→ **WORK TO DO**: Give again only those lines from the start of the entries through the line holding "leverPlate = makeLever(lever)", leaving them as they are.

→ **GIVEN RECORDS**:
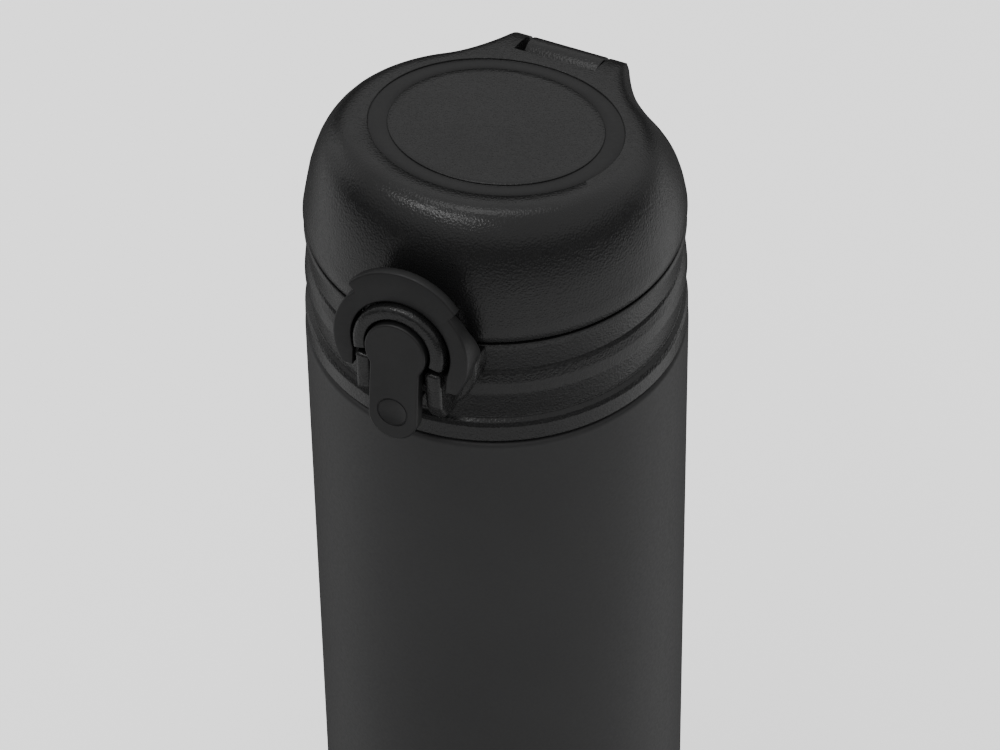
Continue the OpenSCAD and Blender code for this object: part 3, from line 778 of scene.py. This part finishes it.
def makeLeverKnuckle(k):
    outline = arc(k["axisY"], k["axisHeight"], k["knuckle"], -110, 110, 32) + k["knuckleBack"]
    return prism("leverKnuckle", outline, k["knuckleWidth"], sidePlane(-k["knuckleWidth"] / 2),
                 smoothPlastic, 0.2)


leverPlate = makeLever(lever)
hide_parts("open_lever")
for piece in (leverPlate, makeLeverHook(lever), makeLeverKnuckle(lever)):
    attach(piece, "lever")
print("ring and lever made")


# Floor, lights and sky.

stage = {"floor": 30.0, "floorGlow": 0.62}


def addFloor():
    mesh = bpy.data.meshes.new("floor")
    size = stage["floor"]
    corners = [(-size, -size, 0), (size, -size, 0), (size, size, 0), (-size, size, 0)]
    mesh.from_pydata(corners, [], [(0, 1, 2, 3)])
    floor = bpy.data.objects.new("floor", mesh)
    bpy.context.collection.objects.link(floor)
    material, nodes, links, shader, where = blankMaterial("floor", (0.93, 0.93, 0.93), 0.6, 0.0, 0.2)
    addSheenChange(nodes, links, shader, where, 4, 0.55, 0.65)
    shader.inputs["Emission Color"].default_value = (1, 1, 1, 1)
    shader.inputs["Emission Strength"].default_value = stage["floorGlow"]
    mesh.materials.append(material)
    floor.visible_glossy = False  # the dark finish mirrors the sky's lower half instead of the floor


# name, bearing and height in degrees, distance and size in metres, power
lamps = [
    ("key", -26, 58, 1.3, (1.0, 0.11), 5.5),
    ("right", 150, 4, 1.1, (0.7, 0.5), 0.3),
    ("left", -100, 4, 1.1, (0.7, 0.5), 0.7),
    ("over", 205, 78, 1.3, (0.6, 0.6), 3),
]
lampAim = Vector((0, 0, 0.18))


def addLight(name, bearing, height, distance, size, power):
    light = bpy.data.lights.new(name, "AREA")
    light.shape = "RECTANGLE"
    light.size, light.size_y = size
    light.energy = power
    a, e = math.radians(bearing), math.radians(height)
    lamp = bpy.data.objects.new(name, light)
    away = Vector((math.sin(a) * math.cos(e), -math.cos(a) * math.cos(e), math.sin(e)))
    spot = lampAim + distance * away
    lamp.location = spot
    lamp.rotation_mode = "QUATERNION"
    lamp.rotation_quaternion = (lampAim - spot).to_track_quat("-Z", "Y")
    bpy.context.collection.objects.link(lamp)


addFloor()
for lamp in lamps:
    addLight(*lamp)

sky = {
    "tones": [(0.0, 0.08), (0.07, 0.12), (0.13, 0.9), (0.34, 1.1), (0.41, 0.08), (0.52, 0.1),
              (0.68, 0.9), (1.0, 1.0)],
    "rightward": 0.15, "behind": 0.08, "dimFrom": 0.68, "dimTo": 1.14, "dimDown": -0.7,
}


def addSky(k):
    # tones run from straight down to straight up; the right is a little brighter, low behind is dim
    world = bpy.data.worlds.new("sky")
    world.use_nodes = True
    nodes, links = world.node_tree.nodes, world.node_tree.links
    ground = nodes["Background"]
    ground.inputs["Color"].default_value = (1, 1, 1, 1)
    where = nodes.new("ShaderNodeTexCoord")
    parts = nodes.new("ShaderNodeSeparateXYZ")
    links.new(where.outputs["Generated"], parts.inputs["Vector"])
    rise = nodes.new("ShaderNodeMapRange")
    rise.inputs["From Min"].default_value = -1
    links.new(parts.outputs["Z"], rise.inputs["Value"])
    steps = nodes.new("ShaderNodeValToRGB")
    for i, (at, tone) in enumerate(k["tones"]):
        if i > 1:
            steps.color_ramp.elements.new(at)
        steps.color_ramp.elements[i].position = at
        steps.color_ramp.elements[i].color = (tone, tone, tone, 1)
    links.new(rise.outputs["Result"], steps.inputs["Fac"])
    sideways = nodes.new("ShaderNodeVectorMath")
    sideways.operation = "DOT_PRODUCT"
    turn = math.radians(cameraPlace["side"])
    sideways.inputs[1].default_value = (math.cos(turn), math.sin(turn), 0)
    links.new(where.outputs["Generated"], sideways.inputs[0])
    balance = nodes.new("ShaderNodeMath")
    balance.operation = "MULTIPLY_ADD"
    balance.inputs[1].default_value = k["rightward"]
    balance.inputs[2].default_value = 1.0
    links.new(sideways.outputs["Value"], balance.inputs[0])
    back = nodes.new("ShaderNodeVectorMath")
    back.operation = "DOT_PRODUCT"
    back.inputs[1].default_value = (-math.sin(turn), math.cos(turn), k["dimDown"])
    links.new(where.outputs["Generated"], back.inputs[0])
    dim = nodes.new("ShaderNodeMapRange")
    dim.interpolation_type = "SMOOTHSTEP"
    dim.inputs["From Min"].default_value = k["dimFrom"]
    dim.inputs["From Max"].default_value = k["dimTo"]
    dim.inputs["To Min"].default_value = 1.0
    dim.inputs["To Max"].default_value = k["behind"]
    links.new(back.outputs["Value"], dim.inputs["Value"])
    both, strength = nodes.new("ShaderNodeMath"), nodes.new("ShaderNodeMath")
    both.operation = strength.operation = "MULTIPLY"
    links.new(steps.outputs["Color"], both.inputs[0])
    links.new(dim.outputs["Result"], both.inputs[1])
    links.new(both.outputs["Value"], strength.inputs[0])
    links.new(balance.outputs["Value"], strength.inputs[1])
    links.new(strength.outputs["Value"], ground.inputs["Strength"])
    bpy.context.scene.world = world


addSky(sky)
print("stage made")

bpy.context.view_layer.update()
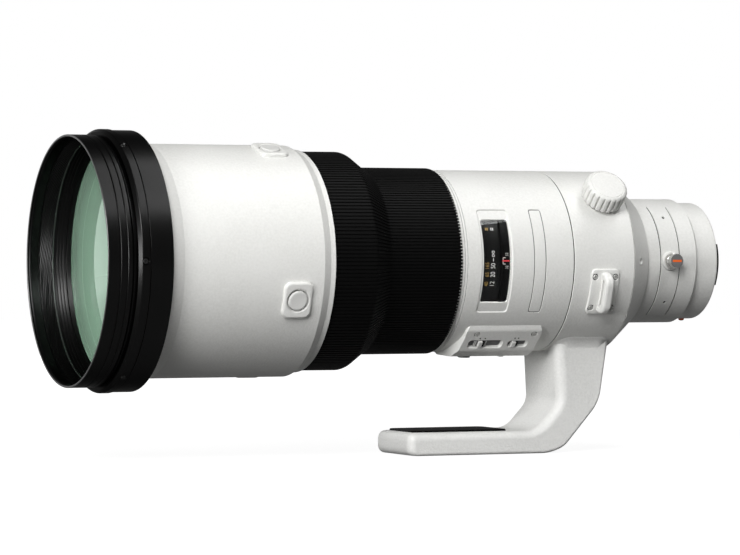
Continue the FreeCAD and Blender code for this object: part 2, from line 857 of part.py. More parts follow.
def facet_place(side, along, across=0.0):
    """Placement on a facet of the panel, local +Z out of it. side 1 is the upper facet."""
    run = number(D.panel_edge_half) - number(D.panel_ridge_half)
    rise = number(panel_ridge_height) - number(panel_edge_height)
    tilt = math.degrees(math.atan2(rise, run))
    centre_half = (number(D.panel_edge_half) + number(D.panel_ridge_half)) / 2
    centre_height = (number(panel_edge_height) + number(panel_ridge_height)) / 2
    lean = FreeCAD.Placement(FreeCAD.Vector(number(along), side * centre_half, centre_height),
                             FreeCAD.Rotation(FreeCAD.Vector(1, 0, 0), -side * tilt))
    return panel_place().multiply(lean).multiply(shift(0, side * number(across), 0))


def control_panel():
    """Faceted panel with three slide switches, a preset button and four screws."""
    body = DOCUMENT.addObject("PartDesign::Body", "panel_body")
    foot = D.rear_barrel_radius - D.panel_foot_sink
    half = [(D.panel_ridge_half, panel_ridge_height), (D.panel_edge_half, panel_edge_height),
            (D.panel_foot_half, foot)]
    corners = half + [(-across, up) for across, up in reversed(half)]
    sketch = outline(body, "panel_section", corners, "YZ_Plane")
    pad = body.newObject("PartDesign::Pad", "panel_pad")
    pad.Profile = sketch
    bind(pad, Length=D.panel_length)
    body.Tip = pad
    body.Placement = panel_place()
    core = axial("panel_core", panel_front - 1, panel_front + D.panel_length + 1, D.rear_barrel_radius)
    tools = [core]
    sliders = (
        ("focus_mode_switch", 1, D.focus_slot_place, D.focus_slot_length, D.focus_slot_width,
         D.focus_slider_length, D.focus_travel),
        ("override_switch", 1, D.override_slot_place, D.override_slot_length, D.override_slot_width,
         D.override_slider_length, D.override_travel),
        ("limiter_switch", -1, D.limiter_slot_place, D.limiter_slot_length, D.limiter_slot_width,
         D.limiter_slider_length, D.limiter_travel),
    )
    for name, side, place, length, width, slider, travel in sliders:
        frame = facet_place(side, place, D.slot_offset)
        slot = block(name + "_slot", -length / 2, length / 2, width, -D.slot_depth, D.slot_depth)
        freely_placed(slot, frame)
        tools.append(slot)
        node(name, slide_switch(name, slider, width, travel), frame)
    frame = facet_place(-1, D.preset_place, D.slot_offset)
    hole = radial("preset_hole", ON_FRAME, -D.preset_hole_depth, D.preset_hole_depth,
                  D.preset_radius + D.slider_clearance)
    freely_placed(hole, frame)
    tools.append(hole)
    button = radial("preset", ON_FRAME, -D.preset_height, D.preset_height, D.preset_radius)
    freely_placed(button, frame)
    node("preset_button", button)
    screws = []
    for side in (1, -1):
        for index, place in enumerate((D.panel_screw_front, D.panel_length - D.panel_screw_rear)):
            frame = facet_place(side, place, D.panel_screw_edge)
            name = f"panel_screw_{side + 1}_{index}"
            hole = radial(name + "_hole", ON_FRAME, -D.panel_screw_depth, D.slot_depth,
                          D.panel_screw_radius)
            screw = radial(name, ON_FRAME, -D.panel_screw_depth, D.screw_proud,
                           D.panel_screw_radius)
            freely_placed(hole, frame)
            freely_placed(screw, frame)
            tools.append(hole)
            screws.append(screw)
    node("control_panel", cut("panel", body, *tools))
    node("panel_screws", group("panel_screw_set", *screws))


def freely_placed(item, frame):
    """Move a primitive from its own place into a frame that isn't square to the axes."""
    DOCUMENT.recompute()
    local = shift(item.Placement.Base.x, item.Placement.Base.y, item.Placement.Base.z)
    for name in ("x", "y", "z"):
        item.setExpression(f"Placement.Base.{name}", None)
    item.Placement = frame.multiply(local)


def slide_switch(name, length, width, travel):
    """Slider of a switch: a plate in its slot at the front end of its travel, with a thumb ridge."""
    low = D.slider_clearance - D.slot_depth
    middle = -(travel / 2)
    base = block(name + "_plate", middle - length / 2, middle + length / 2,
                 width - D.slider_clearance * 2, low, -D.slider_clearance)
    thumb = block(name + "_thumb", middle - length / 4, middle + length / 4,
                  width - D.slider_clearance * 4, -D.slider_clearance, D.slider_height)
    return fuse(name + "_slider", base, thumb)


# Tripod collar, its lock, lugs and foot.

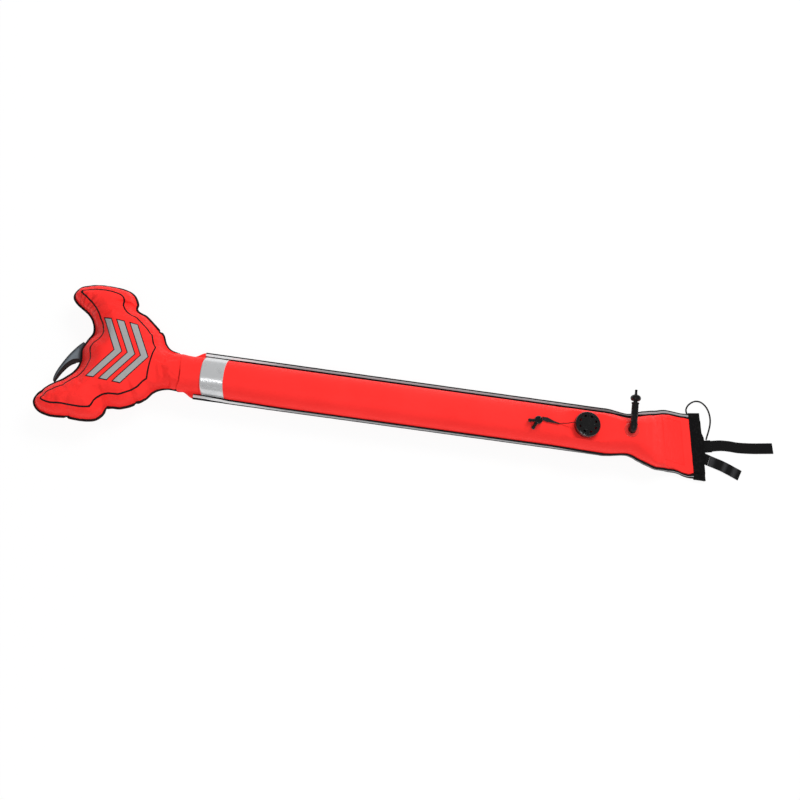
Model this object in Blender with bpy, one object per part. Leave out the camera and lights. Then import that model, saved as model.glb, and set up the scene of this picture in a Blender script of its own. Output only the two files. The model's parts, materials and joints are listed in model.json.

→ **ANSWER TO THIS PROBLEM**:
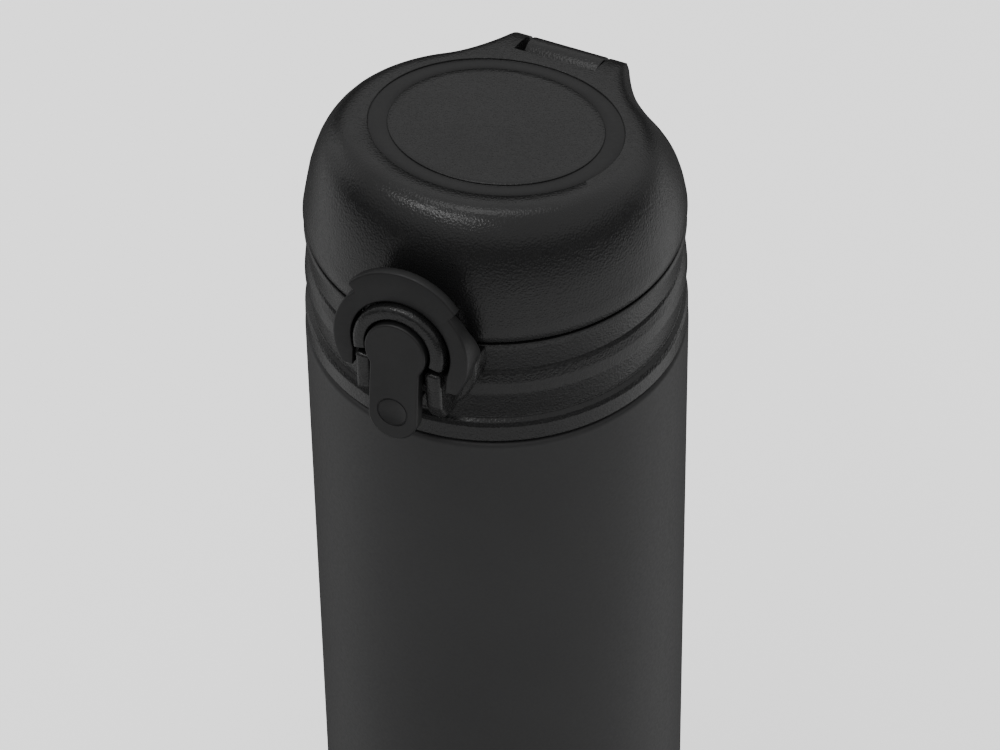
Continue the OpenSCAD and Blender code for this object: part 3, from line 778 of scene.py. This part finishes it.
def makeLeverKnuckle(k):
    outline = arc(k["axisY"], k["axisHeight"], k["knuckle"], -110, 110, 32) + k["knuckleBack"]
    return prism("leverKnuckle", outline, k["knuckleWidth"], sidePlane(-k["knuckleWidth"] / 2),
                 smoothPlastic, 0.2)


leverPlate = makeLever(lever)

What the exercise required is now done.